→ **What is expected**
Every line of the data must be copied exactly.

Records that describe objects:
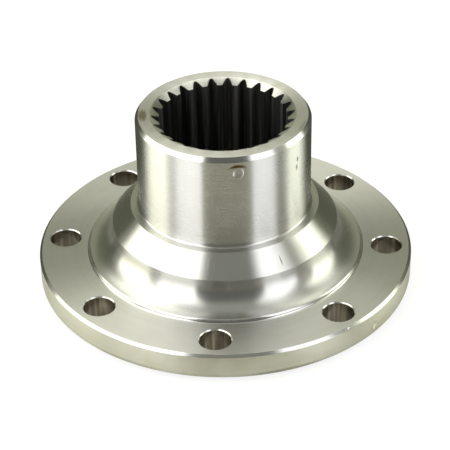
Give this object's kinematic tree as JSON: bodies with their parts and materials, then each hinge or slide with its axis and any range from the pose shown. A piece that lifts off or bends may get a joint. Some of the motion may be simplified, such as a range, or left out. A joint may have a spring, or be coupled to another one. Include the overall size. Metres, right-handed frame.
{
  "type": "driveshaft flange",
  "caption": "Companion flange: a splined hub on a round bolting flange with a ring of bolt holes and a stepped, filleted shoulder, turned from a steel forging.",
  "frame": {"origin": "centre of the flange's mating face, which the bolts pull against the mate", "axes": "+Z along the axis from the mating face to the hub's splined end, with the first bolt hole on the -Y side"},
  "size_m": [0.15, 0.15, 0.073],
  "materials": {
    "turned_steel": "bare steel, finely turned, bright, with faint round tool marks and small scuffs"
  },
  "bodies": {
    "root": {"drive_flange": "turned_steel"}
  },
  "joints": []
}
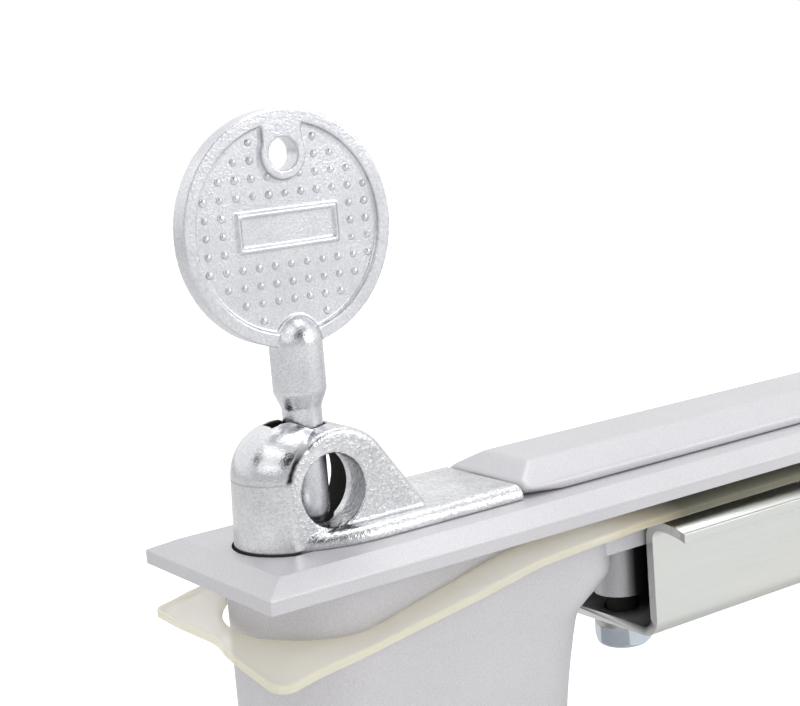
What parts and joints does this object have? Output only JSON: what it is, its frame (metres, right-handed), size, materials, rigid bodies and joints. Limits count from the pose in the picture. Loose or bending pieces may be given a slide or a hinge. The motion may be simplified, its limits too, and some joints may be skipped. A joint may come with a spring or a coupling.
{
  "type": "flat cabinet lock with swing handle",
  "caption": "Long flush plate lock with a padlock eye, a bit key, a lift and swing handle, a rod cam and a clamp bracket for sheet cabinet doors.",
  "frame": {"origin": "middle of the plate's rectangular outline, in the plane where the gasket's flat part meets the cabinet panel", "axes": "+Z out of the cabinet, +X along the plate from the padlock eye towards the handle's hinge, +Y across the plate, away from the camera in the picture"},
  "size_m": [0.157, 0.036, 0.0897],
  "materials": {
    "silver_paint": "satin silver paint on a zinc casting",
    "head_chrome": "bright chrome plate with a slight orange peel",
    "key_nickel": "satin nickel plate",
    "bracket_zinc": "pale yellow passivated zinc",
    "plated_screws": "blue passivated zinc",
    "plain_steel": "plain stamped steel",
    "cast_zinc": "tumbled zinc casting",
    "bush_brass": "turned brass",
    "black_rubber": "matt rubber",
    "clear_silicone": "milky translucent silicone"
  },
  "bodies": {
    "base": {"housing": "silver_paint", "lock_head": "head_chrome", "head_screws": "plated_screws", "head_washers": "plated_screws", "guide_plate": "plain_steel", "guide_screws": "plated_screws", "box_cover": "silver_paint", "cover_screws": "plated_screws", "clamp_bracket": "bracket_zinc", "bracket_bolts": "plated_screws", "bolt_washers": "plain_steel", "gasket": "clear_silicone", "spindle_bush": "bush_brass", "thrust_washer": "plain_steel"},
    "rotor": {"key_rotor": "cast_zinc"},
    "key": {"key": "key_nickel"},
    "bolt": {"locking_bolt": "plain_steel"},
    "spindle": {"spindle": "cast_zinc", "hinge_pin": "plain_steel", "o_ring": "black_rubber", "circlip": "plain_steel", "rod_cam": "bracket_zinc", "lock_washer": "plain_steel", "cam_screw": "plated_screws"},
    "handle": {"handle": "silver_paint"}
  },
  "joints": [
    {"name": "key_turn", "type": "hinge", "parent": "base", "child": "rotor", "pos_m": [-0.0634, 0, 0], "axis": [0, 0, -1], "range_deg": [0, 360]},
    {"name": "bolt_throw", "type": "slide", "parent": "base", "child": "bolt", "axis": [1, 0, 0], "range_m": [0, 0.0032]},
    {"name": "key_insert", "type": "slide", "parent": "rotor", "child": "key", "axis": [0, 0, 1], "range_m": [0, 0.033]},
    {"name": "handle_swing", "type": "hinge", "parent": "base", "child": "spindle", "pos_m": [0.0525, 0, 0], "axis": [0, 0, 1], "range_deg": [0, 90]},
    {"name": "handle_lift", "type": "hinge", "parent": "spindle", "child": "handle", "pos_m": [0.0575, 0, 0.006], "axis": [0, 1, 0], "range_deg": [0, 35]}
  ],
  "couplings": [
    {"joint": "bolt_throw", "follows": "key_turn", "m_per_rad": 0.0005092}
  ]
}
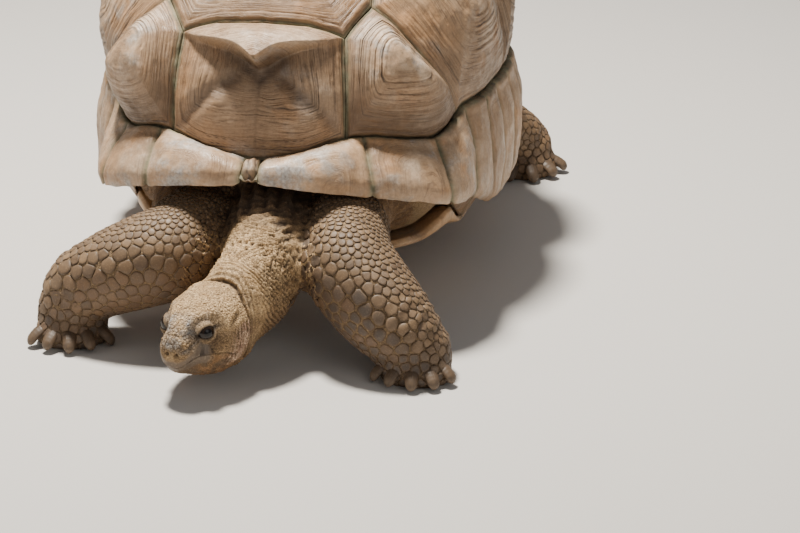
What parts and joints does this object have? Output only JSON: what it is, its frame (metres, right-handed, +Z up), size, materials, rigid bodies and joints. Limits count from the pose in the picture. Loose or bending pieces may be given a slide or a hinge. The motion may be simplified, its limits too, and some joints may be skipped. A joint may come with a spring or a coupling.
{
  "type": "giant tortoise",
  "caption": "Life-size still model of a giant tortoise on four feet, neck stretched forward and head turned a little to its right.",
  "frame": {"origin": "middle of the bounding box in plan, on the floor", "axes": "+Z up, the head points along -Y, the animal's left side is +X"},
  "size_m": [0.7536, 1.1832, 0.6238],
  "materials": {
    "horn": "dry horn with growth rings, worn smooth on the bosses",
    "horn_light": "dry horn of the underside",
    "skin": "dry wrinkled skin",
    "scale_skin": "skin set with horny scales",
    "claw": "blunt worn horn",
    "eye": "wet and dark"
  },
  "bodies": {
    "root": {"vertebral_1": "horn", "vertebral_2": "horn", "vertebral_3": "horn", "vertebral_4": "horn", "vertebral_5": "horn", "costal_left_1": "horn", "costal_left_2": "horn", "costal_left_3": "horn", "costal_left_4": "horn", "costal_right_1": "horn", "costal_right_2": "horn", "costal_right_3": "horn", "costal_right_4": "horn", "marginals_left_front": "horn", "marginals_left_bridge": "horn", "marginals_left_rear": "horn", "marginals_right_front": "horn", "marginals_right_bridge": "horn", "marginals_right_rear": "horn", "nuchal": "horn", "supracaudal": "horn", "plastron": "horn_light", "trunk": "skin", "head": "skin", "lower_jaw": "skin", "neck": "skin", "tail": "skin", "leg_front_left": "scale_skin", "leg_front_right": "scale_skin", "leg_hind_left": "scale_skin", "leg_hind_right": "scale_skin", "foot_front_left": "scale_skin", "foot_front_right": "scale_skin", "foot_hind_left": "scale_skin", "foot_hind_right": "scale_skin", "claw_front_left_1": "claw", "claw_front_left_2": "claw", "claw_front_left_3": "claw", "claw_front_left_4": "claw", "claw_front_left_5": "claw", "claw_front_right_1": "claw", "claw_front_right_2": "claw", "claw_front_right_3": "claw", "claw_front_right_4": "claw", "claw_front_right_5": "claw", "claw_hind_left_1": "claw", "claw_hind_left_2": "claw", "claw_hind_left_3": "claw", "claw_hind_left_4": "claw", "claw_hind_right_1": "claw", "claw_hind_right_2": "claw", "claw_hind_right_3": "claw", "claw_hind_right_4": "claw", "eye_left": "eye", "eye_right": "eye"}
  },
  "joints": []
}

→ **Result of this task**
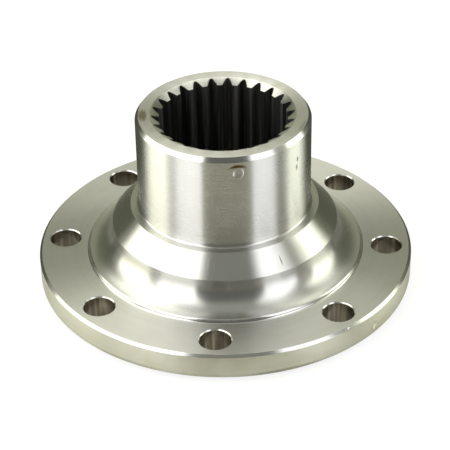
Give this object's kinematic tree as JSON: bodies with their parts and materials, then each hinge or slide with its axis and any range from the pose shown. A piece that lifts off or bends may get a joint. Some of the motion may be simplified, such as a range, or left out. A joint may have a spring, or be coupled to another one. Include the overall size. Metres, right-handed frame.
{
  "type": "driveshaft flange",
  "caption": "Companion flange: a splined hub on a round bolting flange with a ring of bolt holes and a stepped, filleted shoulder, turned from a steel forging.",
  "frame": {"origin": "centre of the flange's mating face, which the bolts pull against the mate", "axes": "+Z along the axis from the mating face to the hub's splined end, with the first bolt hole on the -Y side"},
  "size_m": [0.15, 0.15, 0.073],
  "materials": {
    "turned_steel": "bare steel, finely turned, bright, with faint round tool marks and small scuffs"
  },
  "bodies": {
    "root": {"drive_flange": "turned_steel"}
  },
  "joints": []
}
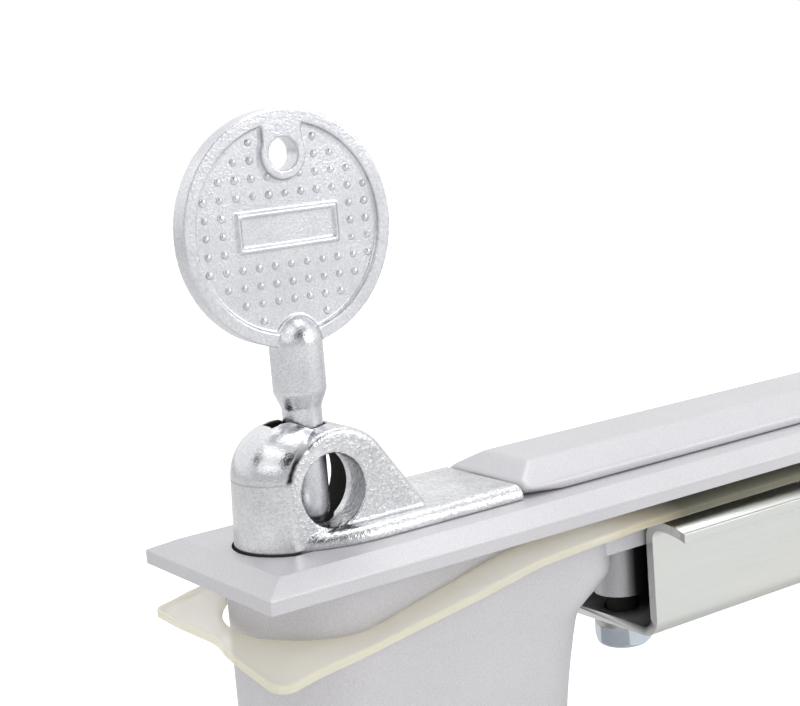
What parts and joints does this object have? Output only JSON: what it is, its frame (metres, right-handed), size, materials, rigid bodies and joints. Limits count from the pose in the picture. Loose or bending pieces may be given a slide or a hinge. The motion may be simplified, its limits too, and some joints may be skipped. A joint may come with a spring or a coupling.
{
  "type": "flat cabinet lock with swing handle",
  "caption": "Long flush plate lock with a padlock eye, a bit key, a lift and swing handle, a rod cam and a clamp bracket for sheet cabinet doors.",
  "frame": {"origin": "middle of the plate's rectangular outline, in the plane where the gasket's flat part meets the cabinet panel", "axes": "+Z out of the cabinet, +X along the plate from the padlock eye towards the handle's hinge, +Y across the plate, away from the camera in the picture"},
  "size_m": [0.157, 0.036, 0.0897],
  "materials": {
    "silver_paint": "satin silver paint on a zinc casting",
    "head_chrome": "bright chrome plate with a slight orange peel",
    "key_nickel": "satin nickel plate",
    "bracket_zinc": "pale yellow passivated zinc",
    "plated_screws": "blue passivated zinc",
    "plain_steel": "plain stamped steel",
    "cast_zinc": "tumbled zinc casting",
    "bush_brass": "turned brass",
    "black_rubber": "matt rubber",
    "clear_silicone": "milky translucent silicone"
  },
  "bodies": {
    "base": {"housing": "silver_paint", "lock_head": "head_chrome", "head_screws": "plated_screws", "head_washers": "plated_screws", "guide_plate": "plain_steel", "guide_screws": "plated_screws", "box_cover": "silver_paint", "cover_screws": "plated_screws", "clamp_bracket": "bracket_zinc", "bracket_bolts": "plated_screws", "bolt_washers": "plain_steel", "gasket": "clear_silicone", "spindle_bush": "bush_brass", "thrust_washer": "plain_steel"},
    "rotor": {"key_rotor": "cast_zinc"},
    "key": {"key": "key_nickel"},
    "bolt": {"locking_bolt": "plain_steel"},
    "spindle": {"spindle": "cast_zinc", "hinge_pin": "plain_steel", "o_ring": "black_rubber", "circlip": "plain_steel", "rod_cam": "bracket_zinc", "lock_washer": "plain_steel", "cam_screw": "plated_screws"},
    "handle": {"handle": "silver_paint"}
  },
  "joints": [
    {"name": "key_turn", "type": "hinge", "parent": "base", "child": "rotor", "pos_m": [-0.0634, 0, 0], "axis": [0, 0, -1], "range_deg": [0, 360]},
    {"name": "bolt_throw", "type": "slide", "parent": "base", "child": "bolt", "axis": [1, 0, 0], "range_m": [0, 0.0032]},
    {"name": "key_insert", "type": "slide", "parent": "rotor", "child": "key", "axis": [0, 0, 1], "range_m": [0, 0.033]},
    {"name": "handle_swing", "type": "hinge", "parent": "base", "child": "spindle", "pos_m": [0.0525, 0, 0], "axis": [0, 0, 1], "range_deg": [0, 90]},
    {"name": "handle_lift", "type": "hinge", "parent": "spindle", "child": "handle", "pos_m": [0.0575, 0, 0.006], "axis": [0, 1, 0], "range_deg": [0, 35]}
  ],
  "couplings": [
    {"joint": "bolt_throw", "follows": "key_turn", "m_per_rad": 0.0005092}
  ]
}
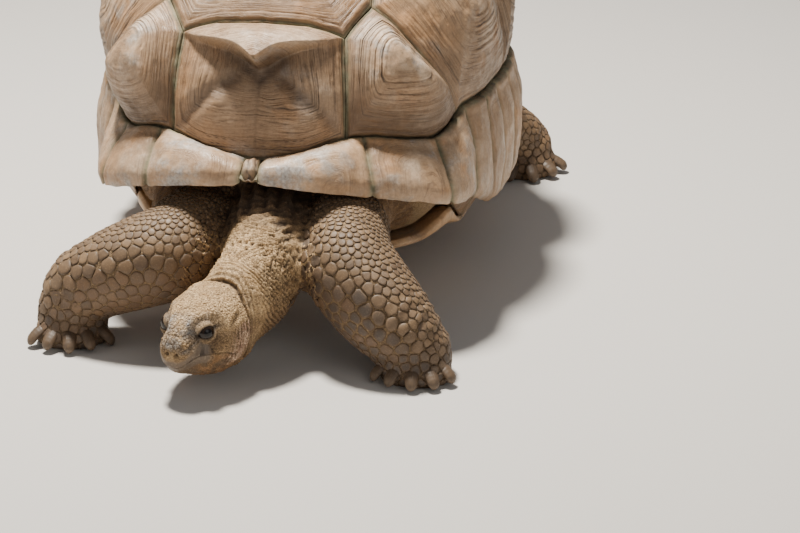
What parts and joints does this object have? Output only JSON: what it is, its frame (metres, right-handed, +Z up), size, materials, rigid bodies and joints. Limits count from the pose in the picture. Loose or bending pieces may be given a slide or a hinge. The motion may be simplified, its limits too, and some joints may be skipped. A joint may come with a spring or a coupling.
{
  "type": "giant tortoise",
  "caption": "Life-size still model of a giant tortoise on four feet, neck stretched forward and head turned a little to its right.",
  "frame": {"origin": "middle of the bounding box in plan, on the floor", "axes": "+Z up, the head points along -Y, the animal's left side is +X"},
  "size_m": [0.7536, 1.1832, 0.6238],
  "materials": {
    "horn": "dry horn with growth rings, worn smooth on the bosses",
    "horn_light": "dry horn of the underside",
    "skin": "dry wrinkled skin",
    "scale_skin": "skin set with horny scales",
    "claw": "blunt worn horn",
    "eye": "wet and dark"
  },
  "bodies": {
    "root": {"vertebral_1": "horn", "vertebral_2": "horn", "vertebral_3": "horn", "vertebral_4": "horn", "vertebral_5": "horn", "costal_left_1": "horn", "costal_left_2": "horn", "costal_left_3": "horn", "costal_left_4": "horn", "costal_right_1": "horn", "costal_right_2": "horn", "costal_right_3": "horn", "costal_right_4": "horn", "marginals_left_front": "horn", "marginals_left_bridge": "horn", "marginals_left_rear": "horn", "marginals_right_front": "horn", "marginals_right_bridge": "horn", "marginals_right_rear": "horn", "nuchal": "horn", "supracaudal": "horn", "plastron": "horn_light", "trunk": "skin", "head": "skin", "lower_jaw": "skin", "neck": "skin", "tail": "skin", "leg_front_left": "scale_skin", "leg_front_right": "scale_skin", "leg_hind_left": "scale_skin", "leg_hind_right": "scale_skin", "foot_front_left": "scale_skin", "foot_front_right": "scale_skin", "foot_hind_left": "scale_skin", "foot_hind_right": "scale_skin", "claw_front_left_1": "claw", "claw_front_left_2": "claw", "claw_front_left_3": "claw", "claw_front_left_4": "claw", "claw_front_left_5": "claw", "claw_front_right_1": "claw", "claw_front_right_2": "claw", "claw_front_right_3": "claw", "claw_front_right_4": "claw", "claw_front_right_5": "claw", "claw_hind_left_1": "claw", "claw_hind_left_2": "claw", "claw_hind_left_3": "claw", "claw_hind_left_4": "claw", "claw_hind_right_1": "claw", "claw_hind_right_2": "claw", "claw_hind_right_3": "claw", "claw_hind_right_4": "claw", "eye_left": "eye", "eye_right": "eye"}
  },
  "joints": []
}